Weblog

Process Control & Delta Detection in Oracle Warehouse Builder

Some weeks ago we have implemented delta detection from the source systems by using Oracle functions and procedures in Oracle Warehouse Builder (OWB). The situation is as follows: every run you only want the new or changed records to be processed in your mapping (most likely a staging area mapping), and you want OWB to figure out from which point on your next delta selection should be. For this example you should already have the following operators (objects) in your mapping: a source and target table and a filter operator in between. This mapping would simply load records from one table to another depending on the WHERE clause you enter in the filter. And more importantly: this solution requires the existence of an attribute in the source system which can tell you if and when records have been changed or newly entered (mutation datetime attribute).

To add the process control as described above we have to do the following:

  • Create a process control table with the process name, the start date, the end date and optionally a sequence ID.
  • Create a function which looks up the next start date (eg the datetime from which the delta should be selecterd in the source system).
  • Create a procedure which updates the process control table if the mapping has been succesfull.
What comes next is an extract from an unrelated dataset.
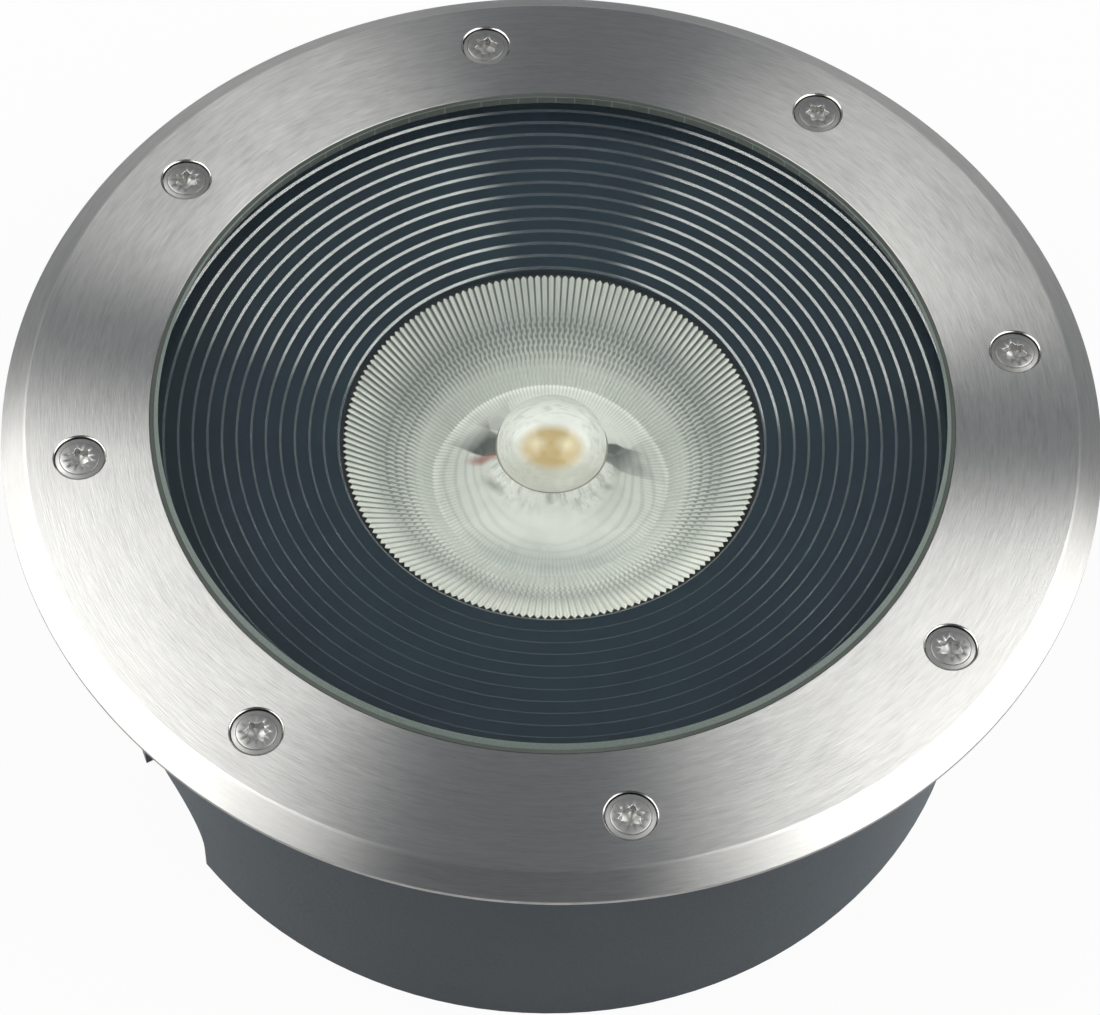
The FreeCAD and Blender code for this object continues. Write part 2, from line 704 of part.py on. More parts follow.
def lead(side):
    """Wire from the top of the LED frame out to the web and down into the driver."""
    start_z = frame_top + lead_r + fit_gap
    turn = lead_bend_r * (1 - math.sqrt(0.5))
    a = FreeCAD.Vector(side * (frame_screw_x + small_screw_head_r + seat_gap), 0, start_z)
    b = FreeCAD.Vector(side * (lead_drop_r - lead_bend_r), 0, start_z)
    m = FreeCAD.Vector(side * (lead_drop_r - turn), 0, start_z - turn)
    c = FreeCAD.Vector(side * lead_drop_r, 0, start_z - lead_bend_r)
    d = FreeCAD.Vector(side * lead_drop_r, 0, driver_top)
    along = Part.LineSegment(a, b).toShape()
    bend = Part.Arc(b, m, c).toShape()
    down = Part.LineSegment(c, d).toShape()
    path = Part.Wire([along, bend, down])
    circle = Part.Wire(Part.makeCircle(lead_r, a, FreeCAD.Vector(1, 0, 0)))
    wire = path.makePipeShell([circle], True, True)
    wire.rotate(ORIGIN, Z, frame_turn_deg)
    return wire


def lead_red():
    return lead(-1)


def lead_black():
    return lead(1)


def lead_grommets():
    pieces = []
    for x, y in lead_places():
        sleeve = disc(grommet_r, web_under, web_top + grommet_lip, x, y)
        lip = disc(grommet_r + grommet_lip, web_top, web_top + grommet_lip, x, y)
        bore = disc(lead_r + grommet_air, web_under - 1, web_top + grommet_lip + 1, x, y)
        pieces.append(sleeve.fuse(lip).removeSplitter().cut(bore))
    return group(pieces)


# ---- Driver chamber ------------------------------------------------------------------------------
def driver_screw_places():
    return [(side * (driver_l / 2 + ear_l / 2), 0) for side in (-1, 1)]


def driver_screw_end():
    return web_under + driver_screw_grip


def driver():
    box = rounded_plate(driver_l, driver_w, driver_corner_r, driver_under, driver_top)
    ears = Part.makeBox(driver_l + 2 * ear_l, ear_w, ear_thick)
    ears.translate(FreeCAD.Vector(-driver_l / 2 - ear_l, -ear_w / 2, driver_top - ear_thick))
    body = box.fuse(ears).removeSplitter()
    for x, y in driver_screw_places():
        body = body.cut(disc(small_screw_r + fit_gap, driver_top - ear_thick - 1, driver_top + 1, x, y))
    return body


def driver_screws():
    seat = driver_top - ear_thick
    return group(small_screw(x, y, seat, driver_screw_end(), False) for x, y in driver_screw_places())


def terminal_block():
    """Three-way block on the web's underside, with wire holes on one side."""
    block = Part.makeBox(terminal_l, terminal_w, terminal_h)
    under = web_under - fit_gap - terminal_h
    block.translate(FreeCAD.Vector(-terminal_l / 2, terminal_y - terminal_w / 2, under))
    pitch = terminal_l / terminal_ways
    for way in range(terminal_ways):
        x = (way - (terminal_ways - 1) / 2) * pitch
        z = under + terminal_h / 2
        start = FreeCAD.Vector(x, terminal_y + terminal_w / 2 + 1, z)
        hole = Part.makeCylinder(terminal_hole_r, terminal_hole_depth, start, FreeCAD.Vector(0, -1, 0))
        screw_hole = disc(terminal_screw_hole_r, under - 1, z - terminal_hole_r, x, terminal_y)
        block = block.cut(hole).cut(screw_hole)
    return block


def earth_screw():
    seat = web_under - earth_washer_thick
    screw = small_screw(0, earth_y, seat, driver_screw_end(), False)
    washer = tube(earth_washer_r, small_screw_r, seat, web_under, 0, earth_y)
    return screw.fuse(washer).removeSplitter()


# ---- Cable gland, in line along +X, then turned into place ---------------------------------------
def cable_gland():
    """Gland body: threaded neck through the drum wall, hexagon collar and spigot."""
    body = hexagon(gland_hex, gland_collar)
    body.translate(FreeCAD.Vector(gland_collar_start, 0, 0))
    inner_end = gland_inner_pad - locknut_l - 1
    neck = rod(gland_thread_r, inner_end, gland_collar_start + 1)
    spigot = rod(gland_nut_thread_r, gland_collar_end - 1, gland_mouth)
    body = body.fuse([neck, spigot]).removeSplitter()
    body = body.cut(rod(gland_bore_r, inner_end - 1, gland_mouth + 1))
    return at_gland(body.cut(rod(rubber_r + fit_gap, gland_mouth - rubber_seated, gland_mouth + 1)))


def gland_rubber():
    start = gland_mouth - rubber_seated + fit_gap
    end = start + rubber_l
    return at_gland(rod(rubber_r, start, end).cut(rod(gland_bore_r, start - 1, end + 1)))


def gland_nut():
    start = gland_collar_end + seat_gap
    end = start + gland_nut_l
    across = gland_hex / 2
    nose_at = FreeCAD.Vector(end - gland_nut_nose, 0, 0)
    nut = hexagon(gland_hex, gland_nut_l - gland_nut_nose)
    nut.translate(FreeCAD.Vector(start, 0, 0))
    nose = Part.makeCone(across, across - gland_nose_taper, gland_nut_nose, nose_at, FreeCAD.Vector(1, 0, 0))
    nut = nut.fuse(nose).removeSplitter()
    cavity_end = gland_mouth + rubber_l - rubber_seated + 2 * fit_gap
    nut = nut.cut(rod(gland_nut_thread_r + thread_air, start - 1, cavity_end))
    return at_gland(nut.cut(rod(gland_bore_r, start - 1, end + 1)))


def gland_seal():
    ring = rod(gland_hex / 2, gland_face, gland_collar_start)
    return at_gland(ring.cut(rod(gland_thread_r + thread_air, gland_face - 1, gland_collar_start + 1)))


def gland_locknut():
    start = gland_inner_pad - locknut_l
    nut = hexagon(gland_hex, locknut_l)
    nut.translate(FreeCAD.Vector(start, 0, 0))
    return at_gland(nut.cut(rod(gland_thread_r + thread_air, start - 1, gland_inner_pad + 1)))


def breather_valve():
    cap = disc(valve_cap_r, cover_under - valve_cap_h, cover_under, valve_x, valve_y)
    stem = disc(valve_stem_r, cover_under - 1, cover_top + valve_inside, valve_x, valve_y)
    vent = disc(valve_vent_r, cover_under - valve_cap_h - 1, cover_top + valve_inside + 1, valve_x, valve_y)
    return cap.fuse(stem).removeSplitter().cut(vent)


SUB_PARTS = [
    face_ring, face_screws, screw_washers, cover_glass, glass_gasket,
    housing, baffle, lens, lens_holder, lens_holder_screws,
    thermal_pad, led_board, led_emitter, led_frame, led_frame_screws,
    lead_red, lead_black, lead_grommets,
    driver, driver_screws, terminal_block, earth_screw,
    bottom_cover, bottom_cover_gasket, bottom_cover_screws, breather_valve,
    cable_gland, gland_rubber, gland_nut, gland_seal, gland_locknut,
    mounting_sleeve,
]

os.makedirs("parts", exist_ok=True)
for make in SUB_PARTS:
    shape = make()
    if not shape.isValid():
        raise ValueError(make.__name__ + " is not a valid shape")
    shape.exportStep("parts/" + make.__name__ + ".step")
    print(make.__name__, "solids", len(shape.Solids), "volume", round(shape.Volume, 1))
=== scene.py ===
"""Looks for the in-ground well light: camera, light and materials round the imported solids."""
import math

import bmesh
import bpy
from mathutils import Matrix, Vector


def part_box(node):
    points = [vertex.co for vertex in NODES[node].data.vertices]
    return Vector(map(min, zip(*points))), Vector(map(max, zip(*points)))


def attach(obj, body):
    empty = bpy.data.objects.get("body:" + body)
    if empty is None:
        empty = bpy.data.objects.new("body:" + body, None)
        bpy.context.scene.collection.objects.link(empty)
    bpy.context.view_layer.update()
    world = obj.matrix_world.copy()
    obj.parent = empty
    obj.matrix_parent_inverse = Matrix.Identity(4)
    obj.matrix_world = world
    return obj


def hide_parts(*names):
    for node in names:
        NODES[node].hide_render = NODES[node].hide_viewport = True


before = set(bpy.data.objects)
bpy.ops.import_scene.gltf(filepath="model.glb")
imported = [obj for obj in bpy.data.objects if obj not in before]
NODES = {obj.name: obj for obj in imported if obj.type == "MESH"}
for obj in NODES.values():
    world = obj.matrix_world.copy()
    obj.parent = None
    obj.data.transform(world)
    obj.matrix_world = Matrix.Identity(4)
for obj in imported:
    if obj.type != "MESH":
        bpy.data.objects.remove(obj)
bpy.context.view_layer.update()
MM = 0.001
ACROSS, UP = 0, 2


def lowest(node, axis):
    """Where a CAD node begins along an axis, in mm."""
    return round(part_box(node)[0][axis] / MM, 2)


def highest(node, axis):
    """Where a CAD node ends along an axis, in mm."""
    return round(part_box(node)[1][axis] / MM, 2)


# ---- Sizes in mm: how far a whole solid reaches is read from the imported solids -----------------
RING_R = highest("face_ring", ACROSS)
RING_TOP = highest("face_ring", UP)
RING_UNDER = lowest("face_ring", UP)
OPENING_R = 95.0
OPENING_CHAMFER = 0.15
LIP_THICK = 3.8                 # the inner lip that holds the glass down
BEVEL_W = 6.0
BEVEL_DROP = 4.0
RING_SIDE = 1.0                 # height of the upright outer side, with the undercut below it
UNDERCUT_R = 127.2
REGISTER_R = 118.3              # recess under the ring that centres it on the housing
REGISTER_DEEP = 0.7
REBATE_R = 104.5                # recess for the glass and its gasket
RING_SOFT = 0.25
RING_SEGMENTS = 512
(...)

The record in this table for the next run (the one which the above mentioned function uses) will have to be inserted here.
  • Add two constant operators, an expression operator and a post-session operator to your mapping.

The first constant and the expression should be placed before your filter operator. In this constant you can define the name of your mapping. Using this name, you can connect to the expression as an input there for the lookup function.

This function (of course developed in OWB) has an input paramter MAPPING_NAME defined as a varchar:

--initialize variables here
CURSOR LoadDate IS (
        SELECT          MAX(START_DATE) as Start_Date
        FROM             PROCESS_CONTROL_TABLE
        WHERE           Mapping_Name=MAPPING_NAME
        GROUP BY     Mapping_Name);

v_start_date date;

-- main body
BEGIN
   v_start_date := TO_DATE('18500101', 'YYYYMMDD');
   < <recloop>>
FOR RecSet IN LoadDate

LOOP
        v_start_date := RecSet.start_date;
        EXIT recloop;
END LOOP;
        RETURN v_start_date;
END;

As you can see, it selects the highest date for the next run. In your expression operator call this function using the mapping name supplied by your constant. The result will be a date/time attribute which you can drag to your filter expression where you can set that source mutation datetime attribute should be greater than your lookup date time (start_date).

The second part of this process is the post-session operator. Enter your mappingname in your second constant operator, obviously equal to the name in the first constant. Beside that enter a datetime attribute end_date with the expression SYSDATE-1. These two values can be dragged to the post-session operator which should do two things:

first, close off the current process control record, by setting the end date to the sysdate-1
second, insert a new record in which the start_date is sysdate-1

The -1 is a safe margin because during the run of the mapping new record in the source system could be inserted or altered, and you don’t want to miss out on those. This works well, as long as your mapping keeps its run time within a day. But then again; if not you have other problems than process control. Alternatively you can query the OWB repository and select the mapping starttime here.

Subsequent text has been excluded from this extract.